We all thought this was a great idea. It would be fun and for anyone considering a career in commercial art, it would get us to thinking about pleasing customers. She had all our names on little slips of paper in a bowl and she drew them out, one by one. When your name was called, you got to go up to the table and pick the empty box or can whose front you'd be redesigning. You weren't allowed to pick the one you'd brought to school.
I set my sights on either the box of Sugar Frosted Flakes or the one of Trix cereal. The cartoonist in me thought it would be fun to draw Tony the Tiger or The Trix Rabbit but other classmates beat me to those. When my name was called, I picked the empty can of Hawaiian Punch.
I already had my design in mind: On the front of the can, I'd draw their mascot, whose name I did not then know was Punchy. He'd be standing under the big new HAWAIIAN PUNCH logo I'd design and he'd have a word balloon. It would read, "How about a nice Hawaiian Punch?" Then on the back, we'd have things like ingredients and some sales copy and a shot of him punching that guy he always punched in the commercials. (If you were doing a box, you just had to do the front of it. If you were doing a can, your new label had to wrap all the way around.)
We spent the rest of the class doing rough sketches for our products. That evening, I went through some magazines we had at home until I found an ad I remembered of the mascot punching the guy and I used it as reference. I did a whole batch of sketches of the two characters in various poses. I did not copy or trace their poses from the ad.
The next day, my classmates were still working on rough sketches but I had my design all in my head. I picked out a kind of drawing paper that was thin but could handle ink and water color, and I cut it to the proper size to wrap around the can. I could probably have finished the whole thing on Wednesday but nobody likes a show-off so I took my time and finished when everyone else in class did on Friday.
Mrs. Nyberg was delighted with what some of us did. You kind of had to divide a class like that into two groups.

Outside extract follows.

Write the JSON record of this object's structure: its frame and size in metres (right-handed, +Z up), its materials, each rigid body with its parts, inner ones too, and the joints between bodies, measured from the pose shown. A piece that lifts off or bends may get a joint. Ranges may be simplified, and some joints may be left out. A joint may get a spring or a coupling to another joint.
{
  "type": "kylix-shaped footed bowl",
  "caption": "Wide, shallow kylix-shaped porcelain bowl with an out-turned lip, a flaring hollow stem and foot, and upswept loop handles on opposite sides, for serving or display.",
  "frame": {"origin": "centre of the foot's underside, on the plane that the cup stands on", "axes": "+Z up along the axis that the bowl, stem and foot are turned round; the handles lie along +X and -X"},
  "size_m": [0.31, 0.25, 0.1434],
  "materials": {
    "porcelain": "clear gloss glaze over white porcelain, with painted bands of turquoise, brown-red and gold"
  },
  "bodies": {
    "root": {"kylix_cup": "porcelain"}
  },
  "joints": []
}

You had the students who had no artistic ability or interest and were just taking the class because it was required. You also had students who had some talent and might continue to develop it either for career reasons or just as a pleasing hobby. Some in both groups did some pretty impressive designs.
Mine was pretty good and a lot of kids told me it was the best one. I hadn't done so well when Mrs. Nyberg had had us painting or sketching real objects. I was particularly bad at painting. But by turning the assignment into an effort of cartooning and lettering, I was playing to my few strengths. When Mrs. Nyberg was doling out the grades, I got an "A." Can't do better than that.

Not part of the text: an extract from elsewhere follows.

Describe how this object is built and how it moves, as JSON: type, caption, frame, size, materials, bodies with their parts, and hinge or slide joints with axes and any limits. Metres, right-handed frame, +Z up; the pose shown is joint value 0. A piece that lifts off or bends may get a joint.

A week or two later, a note for me was delivered to my Homeroom/Period 1 class. It was from Mrs. Nyberg and it asked if I could come see her at our lunch period that afternoon. Lunch preceded my fifth period class…Art with Mrs. Nyberg. I had no idea what she wanted.
When I got there, I found out in a hurry what she wanted. She wanted to scold me, lower my grade on the Hawaiian Punch can, and tell me how deeply, deeply disappointed she was in me for plagiarism and passing someone else's work off as my own. Turned out she had never seen Punchy or the commercials and she'd thought I had designed that cute little cartoon character myself. Someone had told her I hadn't.
"Stunned" does not begin to describe what I felt. If she'd told me she was a werewolf from the planet Clarion, I could not have been more surprised. I stammered out, "It was just like on Bonnie's Sugar Frosted Flakes box when she drew Tony the Tiger or on Phil's Trix cereal box when he drew the rabbit on the package. They were drawing the established mascot for the product. That's what I did."
It turned out Mrs. Nyberg didn't know any of those characters. She didn't watch television and didn't buy those products and I guess she didn't look at ads in magazines. But she knew Tony the Tiger was on the Sugar Frosted Flakes box because he was on the real box Bonnie had modified, just as the Trix rabbit was on the box of Trix over which Phil pasted his new design. My crime was that Punchy had not been on the Hawaiian Punch can I'd redesigned. She said, "You thought I wouldn't know he was a pre-existing character."
I said, "No. I had no way of knowing you don't watch TV and had never seen a commercial that runs every six minutes. If I was going to steal a character design, I would have picked a character who isn't world famous!"
She said, "This character is not that famous. I'm going to have to lower your grade on this project to an 'F.'"
I said, "How about this? When class starts, you hold up my can and ask how many students in the room are sick of seeing that little guy on television. If even one student does not put up their hand, I'll accept an 'F." If it's unanimous, you let my 'A' stand."
She thought it over for a second, agreed, and when class convened and she polled the room, every single pupil raised a hand. Instantly. She nodded to me and then, without explaining why she'd asked, began that day's lesson. After class when we were briefly alone, she told me, "I'm sorry. I keep believing that because I'm a teacher, I'm expected to be right all the time."
When I graduated, she wrote in my yearbook, "Thank you for reminding me that teachers are human and we're allowed to make mistakes." I'd buried the whole incident in one of those corners of my mind where I rarely look but the inscription reminded me of it and I thought, "Hey, I oughta tell that story on the blog."
It's a good point and it's not just teachers. It's everybody — all of us — and it may even apply to guys who write comic books and blogs. Never admitting you're wrong is not the same thing as always being right.
Hell, it might even apply to those who hold or seek public office but few of them ever seem to learn it. Maybe we need Punchy to give some of them a nice Hawaiian Punch.